28 janvier, 2013
Elle avait 44 ans. A la fin de 2012, elle a obtenu l'euthanasie dont elle rêvait depuis plusieurs années. Ann G. a été jugée « apte » (si l'on peut dire) dans la mesure où elle souffrait d'une affection psychiatrique qui lui causait une souffrance insupportable. La loi belge n'exige nullement, en effet, que la maladie justifiant l'euthanasie soit grave ou en phase terminale : ce qui compte, c'est la perception subjective de la souffrance et l'idée, chez le patient, qu'il n'y a pas d'amélioration possible. A peine demande-t-on dans cette situation une confirmation du diagnostic du médecin principal par un collègue.
Quelques mois avant sa mise à mort, Ann témoignait encore lors d'émissions téléivisées contre son psychiatre qu'elle accusait d'avoir eu des rapports non désirés avec elle. Aujourd'hui ceux qui l'ont connue ne savent pas si, oui ou non, ces abus ont précipité le désir d'euthanasie.
L'affaire de Ann G. est particulièrement frappante. En 2007, souffrant déjà d'anorexie depuis 25 ans, la patiente a contacté un écrivain, Kristien Hemmerechts, avec une demande « lourde ». Elle désirait que son histoire fasse l'objet d'un livre. Elle annonçait vouloir se suicider, mais pas avant d'avoir publié…
Pour Kristien Hemmerechts, ce n'était en aucun cas « un appel au secours ». « C'était bien une demande clairement formulée de mettre joliment fin à sa vie de cette manière-là. »
Son psychiatre traitant, Walter Vanderryken, a publiquement reconnu qu'il avait eu des relations interdites avec plusieurs de ses patientes, parmi lesquelles Ann G. « A ce moment-là elle avait déjà fait sa demande d'euthanasie », a-t-il déclaré selon Nieuwsblad.
Kristien Hemmerechts raconte avoir espéré à ce moment-là que l'euphorie engendrée chez Ann G. par cet aveu de celui qui l'avait suivie depuis son adolescence allait lui redonner le courage de vivre :
« Elle n'avait jamais cru qu'il allait tomber de son piédestal. Mais l'euphorie fut de courte durée? Elle ne pouvait comprendre que personne n'empêchait Vanderryken de reprendre son travail. Il y a aussi le fait qu'il n'a jamais présenté d'excuses : cela la tourmentait beaucoup. Pour ce qui est d'une réaction humaine normale – dire pardon – la psychiatrie semble ne pas en être capable. »
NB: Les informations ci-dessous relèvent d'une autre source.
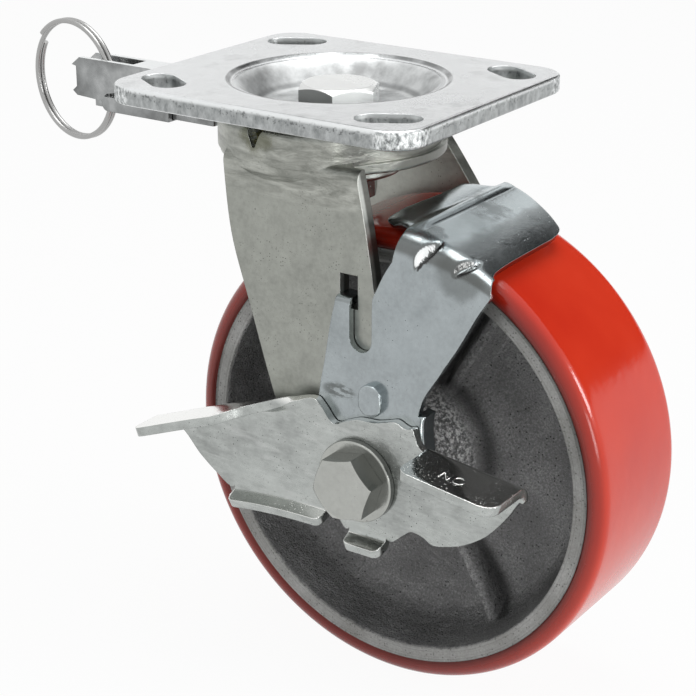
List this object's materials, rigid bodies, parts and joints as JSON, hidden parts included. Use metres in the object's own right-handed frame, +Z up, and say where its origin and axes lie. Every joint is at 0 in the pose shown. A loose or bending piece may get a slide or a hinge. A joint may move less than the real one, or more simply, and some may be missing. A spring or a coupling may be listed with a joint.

Même si Mme Hemmerechts n'est pas en mesure d'affirmer que ce conflit a été directement responsable de la demande d'euthanasie de celle dont elle a suivi la vie pendant cinq ans, il est clair qu'Ann a toujours conservé sa « colère » à l'égard de son psychiatre, jusqu'à la dernière minute, programmée, de sa vie.
Les psychiatres belges affirment recevoir environ cinq demandes d'euthanasie par an de la part de femmes anorexiques, qu'ils n'arrivent pas toujours à soigner suffisamment pour qu'elles n'aient plus l'impression, comme Ann, d'« avoir un cancer dans la tête ». En général ils tentent cependant de dissuader leurs patientes en cherchant à améliorer leur prise en charge.
Pour Ann, victime de sa maladie comme de son thérapeute, c'est la mort qui a été choisie aussi bien par elle que par ses soignants qui ont laissé faire.